Across Houston there are great examples of gas stations or garages that have been converted to restaurants. Eight Row Flint opened at Yale and 11th Street in the Houston Heights neighborhood last year, fueling Heights residents and visitors with whiskey, beer and tacos. This wasn't a redevelopment of a classic gas station or garage like Berkley, Michigan's Vinsetta Garage, (see what it used to look like) but instead a remodel of a run of the mill, abandoned, Citgo station.

Petrol Station. If you're visiting, get a burger.

Petrol Station in the Garden Oaks / Oak Forest neighborhood is a a popular spot for burgers and beer, replacing a garage with taps and a grill.

Retrospect Coffee Bar at the southern end of Houston's Midtown neighborhood is another former gas station that's gearing up to serve up gallons of fuel, only now in the form of coffee. The former Gulf service station is currently being outfitted to serve Texas coffee, beer, wine and other local foods. They are still receiving their permits (After anticipating a Fall 2015 opening), and have been working to utilize a shipping container as part of their building.

Liberty Station on Houston's Washington Avenue was once a service station, now serving beer and food truck grub.

The Houston Heights lost out on a great restaurant prospect when the old service station at the NW corner of White Oak Drive and Cortlandt was torn down for a large single family home.

The Houston Heights has another old service station that is slated to be utilized as a restaurant located at 11th and Beverly streets.

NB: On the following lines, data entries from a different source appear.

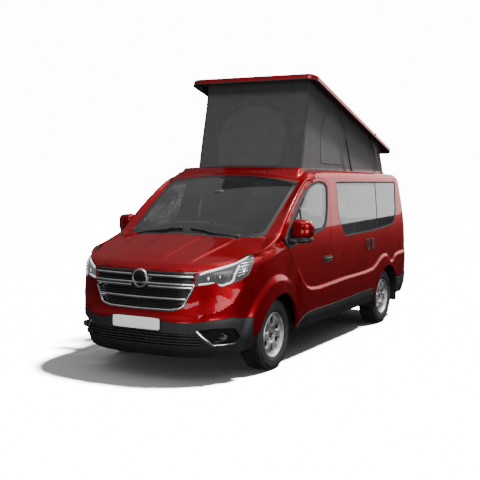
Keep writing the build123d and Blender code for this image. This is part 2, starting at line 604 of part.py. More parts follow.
rear_axle += both(block(across(500), across(560), REAR_AXLE_Y - 520, REAR_AXLE_Y, AXLE_Z - 85, AXLE_Z - 20))
rear_axle += both(block(across(490), across(570), REAR_AXLE_Y - 545, REAR_AXLE_Y - 500, AXLE_Z - 85, up(400)))
underbody = block(across(-500), across(-120), along(200), along(950), up(230), up(400))
underbody += round_bar((across(250), along(-1250), up(365)), (across(250), along(1920), up(365)), 25)
muffler = block(across(130), across(380), along(1900), along(2330), up(270), up(400))
underbody += fillet(muffler.edges().filter_by(Axis.Y), 50)
underbody += both(block(across(400), across(450), along(-2300), along(2350), up(335), up(400))) - rack


def tyre(x, y):
    """Tyre centred on x."""
    half = TYRE_WIDTH / 2
    lip = RIM_RADIUS + RIM_LIP
    profile = [(-half + 12, RIM_RADIUS + 2), (-half, RIM_RADIUS + 40), (-half, TYRE_RADIUS - 45),
               (-half + 22, TYRE_RADIUS - 6), (-half + 50, TYRE_RADIUS), (half - 50, TYRE_RADIUS),
               (half - 22, TYRE_RADIUS - 6), (half, TYRE_RADIUS - 45), (half, RIM_RADIUS + 40),
               (half - 12, RIM_RADIUS + 2)]
    face = make_face(Polyline(*[(x + a, y, AXLE_Z + r) for a, r in profile], close=True))
    return revolve(face, Axis((x, y, AXLE_Z), (1, 0, 0)), 360)


def rim(x, y, outward):
    """Cast wheel with open spokes, its face towards outward (+1 left, -1 right)."""
    half = TYRE_WIDTH / 2
    r = RIM_RADIUS
    section = [(-half + 12, r + 2), (half - 12, r + 2), (half - 12, r - RIM_WALL), (half - 40, r - RIM_WALL - 6),
               (-half + 40, r - RIM_WALL - 6), (-half + 12, r - RIM_WALL)]
    barrel = revolve(make_face(Polyline(*[(a, 0, b) for a, b in section], close=True)), Axis.X, 360)
    disc = drum(RIM_OFFSET, half - 30, 0, 0, r - RIM_WALL - 3)
    window_radius = (r - RIM_WALL - HUB_RADIUS) / 2 - 8
    window_centre = (r - RIM_WALL + HUB_RADIUS) / 2
    for k in range(SPOKES):
        a = 2 * math.pi * (k + 0.5) / SPOKES
        disc -= drum(0, half, window_centre * math.sin(a), window_centre * math.cos(a),
                     min(window_radius, window_centre * math.sin(math.pi / SPOKES) - SPOKE_WIDTH / 6))
    disc -= drum(0, half, 0, 0, SPINDLE_RADIUS + SPINDLE_CLEARANCE)
    for k in range(STUDS):
        a = 2 * math.pi * k / STUDS
        disc -= drum(0, half, STUD_CIRCLE / 2 * math.sin(a), STUD_CIRCLE / 2 * math.cos(a), STUD_HOLE)
    wheel = barrel + disc
    wheel += drum(half - 34, half - 28, 0, 0, 44)
    if outward < 0:
        wheel = mirror(wheel, about=Plane.YZ)
    return Pos(x, y, AXLE_Z) * wheel


# ---- pop-up roof, in its closed place, then raised about the pole
pole = Axis((0, POP_POLE_Y, POP_POLE_Z), (1, 0, 0))
front, rear = POP_FRONT_Y, POP_FRONT_Y + POP_LENGTH
half_pop = POP_WIDTH / 2
shell_side = [(front, POP_TOP_Z - POP_FRONT_DEPTH), (front, POP_TOP_Z), (rear, POP_TOP_Z),
              (rear, POP_TOP_Z - POP_REAR_DEPTH)]
shell = prism_x(shell_side, -half_pop, half_pop)
shell = fillet(shell.edges().filter_by(Axis.Z), POP_CORNER)
shell = fillet(shell.faces().sort_by(Axis.Z)[-1].edges(), 12)
pocket = block(-half_pop + POP_WALL, half_pop - POP_WALL, front + POP_WALL, rear - POP_WALL, up(1800),
               POP_TOP_Z - POP_WALL)
pocket = fillet(pocket.edges().filter_by(Axis.Z), POP_CORNER - POP_WALL)
pop_roof = shell - pocket


def raised(shape):
    """Carry a piece of the closed roof to where it stands open."""
    return shape.rotate(pole, -POP_ANGLE)


def raised_point(y, z, angle=POP_ANGLE):
    """Where a (y, z) point of the closed roof stands open."""
    a = math.radians(-angle)
    dy, dz = y - POP_POLE_Y, z - POP_POLE_Z
    return (POP_POLE_Y + dy * math.cos(a) - dz * math.sin(a), POP_POLE_Z + dy * math.sin(a) + dz * math.cos(a))


pop_roof = raised(pop_roof)
ear_x = STRUT_X + 12
ear = block(ear_x, half_pop - POP_WALL + 3, STRUT_HEAD_Y - 14, STRUT_HEAD_Y + 14, STRUT_HEAD_Z - 12, STRUT_HEAD_Z + 40)
stay_ear = block(ear_x, half_pop - POP_WALL + 3, STAY_HEAD_Y - 14, STAY_HEAD_Y + 14, STAY_HEAD_Z - 12, STAY_HEAD_Z + 40)
stay_pin = drum(STRUT_X - 6, ear_x, STAY_HEAD_Y, STAY_HEAD_Z, PIN_RADIUS)
pop_roof = pop_roof + both((ear & raised(shell)) + (stay_ear & raised(shell)) + stay_pin)

inner_top = POP_TOP_Z - POP_WALL - 0.4
tent_foot_front = (frame_front + 4, FRAME_TOP_Z + 1)
tent_foot_rear = (frame_rear - 4, FRAME_TOP_Z + 1)
tent_top_front = raised_point(TENT_TOP_FRONT_Y, inner_top)
tent_top_rear = raised_point(TENT_TOP_REAR_Y, inner_top)
tent_side = [tent_foot_front, tent_top_front, tent_top_rear, tent_foot_rear]
tent_half = FRAME_HALF_WIDTH - 4
canvas = prism_x(tent_side, -tent_half, tent_half)
tall = prism_x([(tent_foot_front[0] + CANVAS_WALL + 2, tent_foot_front[1] - 60),
                (tent_top_front[0] + CANVAS_WALL + 2, tent_top_front[1] + 60),
                (tent_top_rear[0] - CANVAS_WALL - 2, tent_top_rear[1] + 60),
                (tent_foot_rear[0] - CANVAS_WALL - 2, tent_foot_rear[1] - 60)],
               -tent_half + CANVAS_WALL, tent_half - CANVAS_WALL)
canvas = canvas - tall

# ---- gas struts and folding stays
strut_run = Vector(0, STRUT_HEAD_Y - STRUT_FOOT_Y, STRUT_HEAD_Z - STRUT_FOOT_Z)
strut_way = strut_run.normalized()
foot = Vector(STRUT_X, STRUT_FOOT_Y, STRUT_FOOT_Z)
head = Vector(STRUT_X, STRUT_HEAD_Y, STRUT_HEAD_Z)
tube_start = foot + strut_way * 6
tube_end = foot + strut_way * STRUT_TUBE_LENGTH
bore_start = foot + strut_way * 22
tube = round_bar(tube_start, tube_end, STRUT_TUBE)
tube -= round_bar(bore_start, (tube_end + strut_way * 2), STRUT_ROD + 0.1)
tube += drum(STRUT_X - 6, STRUT_X + 6, STRUT_FOOT_Y, STRUT_FOOT_Z, 9)
tube -= drum(STRUT_X - 8, STRUT_X + 8, STRUT_FOOT_Y, STRUT_FOOT_Z, PIN_RADIUS + PIN_CLEARANCE)
strut_cylinders = both(tube)
rod_start = tube_end - strut_way * STRUT_ROD_OVERLAP
rod = round_bar(rod_start, head, STRUT_ROD)
rod += drum(STRUT_X - 6, STRUT_X + 6, STRUT_HEAD_Y, STRUT_HEAD_Z, 9)
strut_rods = both(rod)


def flat_link(x, a, b):
    """Flat bar with rounded ends between two (y, z) points."""
    dy, dz = b[0] - a[0], b[1] - a[1]
    run = math.hypot(dy, dz)
    oy, oz = -dz / run * STAY_WIDTH / 2, dy / run * STAY_WIDTH / 2
    corners = [(a[0] + oy, a[1] + oz), (b[0] + oy, b[1] + oz), (b[0] - oy, b[1] - oz), (a[0] - oy, a[1] - oz)]
    bar = prism_x(corners, x - STAY_THICKNESS / 2, x + STAY_THICKNESS / 2)
    for y, z in (a, b):
        bar += drum(x - STAY_THICKNESS / 2, x + STAY_THICKNESS / 2, y, z, STAY_WIDTH / 2)
    return bar


stay_hole = PIN_RADIUS + PIN_CLEARANCE
lower_stay = flat_link(STRUT_X - 13, (STAY_FOOT_Y, STAY_FOOT_Z), (STAY_ELBOW_Y, STAY_ELBOW_Z))
upper_stay = flat_link(STRUT_X, (STAY_HEAD_Y, STAY_HEAD_Z), (STAY_ELBOW_Y, STAY_ELBOW_Z))
lower_stays = both(lower_stay - drum(STRUT_X - 20, STRUT_X, STAY_FOOT_Y, STAY_FOOT_Z, stay_hole))
upper_stays = both(upper_stay - drum(STRUT_X - 10, STRUT_X + 10, STAY_HEAD_Y, STAY_HEAD_Z, stay_hole))
for y, z, pin_end in [(STRUT_FOOT_Y, STRUT_FOOT_Z, STRUT_X - 6), (STAY_FOOT_Y, STAY_FOOT_Z, STRUT_X - 18)]:
    foot_ear = block(ear_x, ear_x + 6, y - 12, y + 12, z - 62, z + 8)
    roof_fittings += both((foot_ear + drum(pin_end, ear_x, y, z, PIN_RADIUS)) - roof_panel)

# ---- small outside pieces
def on_screen(x, y, lift):
    """Point above the windscreen surface."""
    return (across(x), along(y), screen_height(across(x), along(y)) + lift)


wiper = round_bar(on_screen(575, -1655, 30), on_screen(40, -1672, 24), 5)
wiper += round_bar(on_screen(575, -1655, 0.3), on_screen(575, -1655, 36), 9)
wipers = both(wiper - windscreen - cowl - wing)
aerial = round_bar((across(-845), along(-1600), up(1225)), (across(-845), along(-1617), up(1572)), 3)
aerial += round_bar((across(-845), along(-1600), up(1225)), (across(-845), along(-1602), up(1266)), 10)
aerial = aerial - both(wing)

NODES = {
    "floor_pan": floor_pan,
    "side_left": side_left,
    "side_right": side_right,
    "roof_panel": roof_panel,
    "roof_fittings": roof_fittings,
    "wings": both(wing) + cowl,
    "front_bumper": front_bumper,
    "grille": grille,
    "headlamps": headlamps,
    "rear_bumper": rear_bumper,
    "tail_lamps": tail_lamps,
    "windscreen": windscreen,
    "side_glass": side_glass,
    "sliding_door": sliding_door,
    "sill_trims": sill_trims,
    "dashboard": dashboard,
    "front_seats": front_seats,
    "rear_bench": rear_bench,
    "cabinet": cabinet,
    "engine_block": engine_block,
    "front_subframe": front_subframe,
    "rear_axle": rear_axle,
    "underbody": underbody,
    "wipers": wipers,
    "aerial": aerial,
    "canvas": canvas,
    "door_left": door_left,
    "door_right": door_right,
    "door_glass_left": door_glass_left,
    "door_glass_right": door_glass_right,
    "mirror_left": mirror_left,
    "mirror_right": mirror_right,
    "bonnet": bonnet,
    "tailgate": tailgate,
    "tailgate_glass": tailgate_glass,
    "pop_roof": pop_roof,
    "strut_cylinders": strut_cylinders,
    "strut_rods": strut_rods,
    "lower_stays": lower_stays,
    "upper_stays": upper_stays,
    "steering_wheel": steering_wheel,
    "knuckle_left": knuckle_left,
    "knuckle_right": knuckle_right,
}
for name, x, y in [
    ("front_left", FACE_FRONT, FRONT_AXLE_Y),
    ("front_right", -FACE_FRONT, FRONT_AXLE_Y),
    ("rear_left", FACE_REAR, REAR_AXLE_Y),
    ("rear_right", -FACE_REAR, REAR_AXLE_Y),
]:
    NODES["tyre_" + name] = tyre(x, y)
    NODES["rim_" + name] = rim(x, y, 1 if x > 0 else -1)

os.makedirs("parts", exist_ok=True)
for name, shape in NODES.items():
    export_step(shape, f"parts/{name}.step")
    box = shape.bounding_box()
    print(f"{name:18s} solids {len(shape.solids()):2d} valid {shape.is_valid} "
          f"x {box.min.X:8.1f} {box.max.X:8.1f} y {box.min.Y:8.1f} {box.max.Y:8.1f} z {box.min.Z:8.1f} {box.max.Z:8.1f}")
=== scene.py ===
"""Dresses a camper van with a raised pop-up roof: body skins, lamps, glass, wheels, tent and cabin."""
import logging
import math
from collections.abc import Callable, Sequence
from dataclasses import dataclass, field
from enum import Enum

import bmesh
import bpy
import numpy as np
from mathutils import Matrix, Vector
from mathutils.geometry import delaunay_2d_cdt


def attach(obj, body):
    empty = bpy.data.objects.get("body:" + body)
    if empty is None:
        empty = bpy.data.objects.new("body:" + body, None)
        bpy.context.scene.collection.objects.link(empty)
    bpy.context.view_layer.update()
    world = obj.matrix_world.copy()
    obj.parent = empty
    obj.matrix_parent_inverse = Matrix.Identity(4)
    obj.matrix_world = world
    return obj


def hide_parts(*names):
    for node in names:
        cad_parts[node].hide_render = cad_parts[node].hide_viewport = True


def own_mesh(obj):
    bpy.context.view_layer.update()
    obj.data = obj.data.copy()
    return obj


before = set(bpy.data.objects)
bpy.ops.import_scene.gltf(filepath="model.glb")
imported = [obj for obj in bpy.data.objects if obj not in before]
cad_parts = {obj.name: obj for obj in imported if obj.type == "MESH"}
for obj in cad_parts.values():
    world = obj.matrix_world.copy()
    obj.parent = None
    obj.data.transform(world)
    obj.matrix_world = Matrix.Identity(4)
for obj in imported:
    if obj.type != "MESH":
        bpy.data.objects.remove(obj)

log = logging.getLogger("camper_van")

MM = 0.001
Rows = Sequence[tuple[float, float]]
FRONT_AXLE = (-1526.0, 345.0)
REAR_AXLE = (1572.0, 345.0)
FRONT_ARCH = 412.0
REAR_ARCH = 402.0
POLE = (3160.0, 1931.0)
LIFT = math.radians(15.6)


class Side(Enum):
    """The two sides of the van."""

    LEFT = 1
    RIGHT = -1


class Facing(Enum):
    """Directions from which a skin is laid out flat before it is put on the body."""

    LEFT = "left"
    RIGHT = "right"
    TOP = "top"
    NOSE = "nose"
    FRONT = "front"
    TAIL = "tail"


# ---------------------------------------------------------------- shape of the body


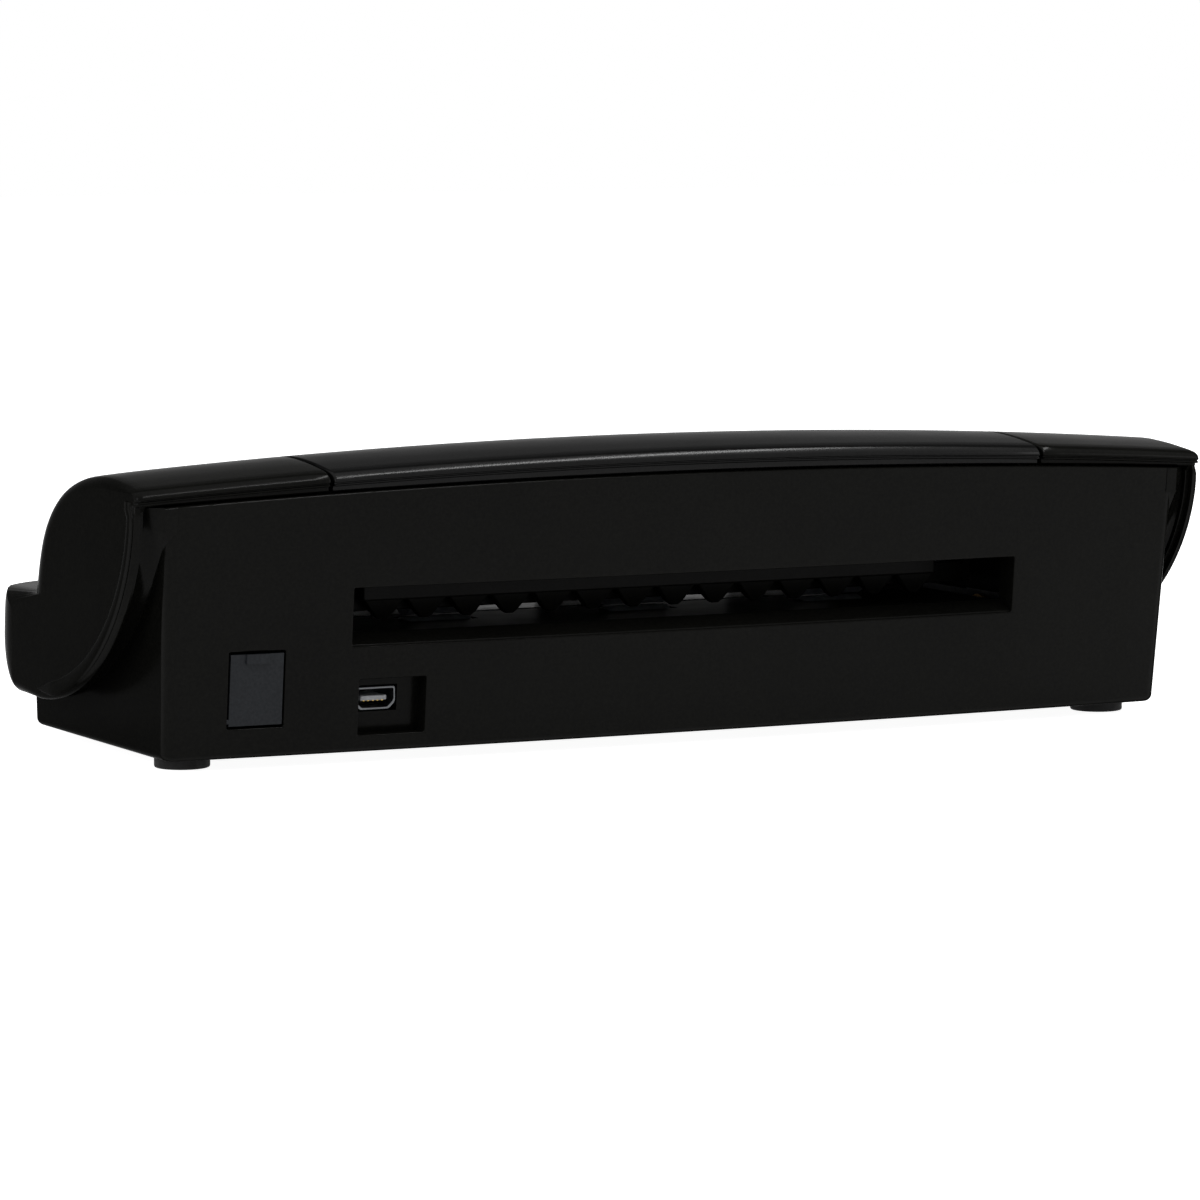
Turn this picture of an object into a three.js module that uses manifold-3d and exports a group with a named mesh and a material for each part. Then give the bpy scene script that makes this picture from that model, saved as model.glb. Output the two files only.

The building has sat vacant for at least the past decade, and was never utilized by the now-closed Zelko Bistro. Thankfully, former Liberty Kitchen chef Travis Lenig has plans to utilize both sites for his future Field and Tides restaurant.

Finally in the Heights, Ritual, the new Texas-inspired restaurant at the corner of Studewood and White Oak Drive, has made a home in what was a former Conoco station. Before Ritual, owners of The El Cantina transformed the Conoco station into an expansive restaurant.

Across the street from Ritual, it looks as if the buildings that house BB's and Little Woodrow's might have been service stations or garages at an earlier time. (Can anyone in Houston with the institutional knowledge about these sites confirm this?)

So, what about other gas station sites that might make the transition from pumping gas to pumping out Houston cuisine?

There are remnants of another old gas station at the corner of Airline and Kern Street between the Woodland Heights and Brooke Smith subdivisions. Now, the property is up for sale, and is even advertised as "ideal for Retail/Bar/Auto shop."

In Houston's First Ward, a building that is currently hosting sporadic weekend garage sales and stores moving trucks, would make an excellent location for a restaurant should the owners ever entertain selling. Unfortunately the building is in a bit of disrepair, including the canopy.

In the Near Northside an old gas station on North Main has a "For Lease" banner posted. You can see that whoever owns the building had a railing installed on top of the building's canopy. This site would probably offer great sunset views of Downtown Houston should a staircase be added.

Fixers Automotive (a great place to get your car worked on, based on Yelp reviews) looks to be an old service station, as well as International Bonding just north of Downtown Houston.

Finally, Empire Cafe (the site of my wife and I's first date, so it has a special place in my heart) in Montrose looks as if it were an old gas station, however, it is actually the former Hollyfield Laundry and Cleaners. Not a gas station, but a remnant of past drive-through urbanism that has benefited fans of (now) walkable urbanism and good food. If there are others around town, please leave a comment and location, and I'll include them!

As an addendum:
(From what I've read, Ekkos Greek American Deli on Richmond is the best (still-functioning) gas station food in Houston.)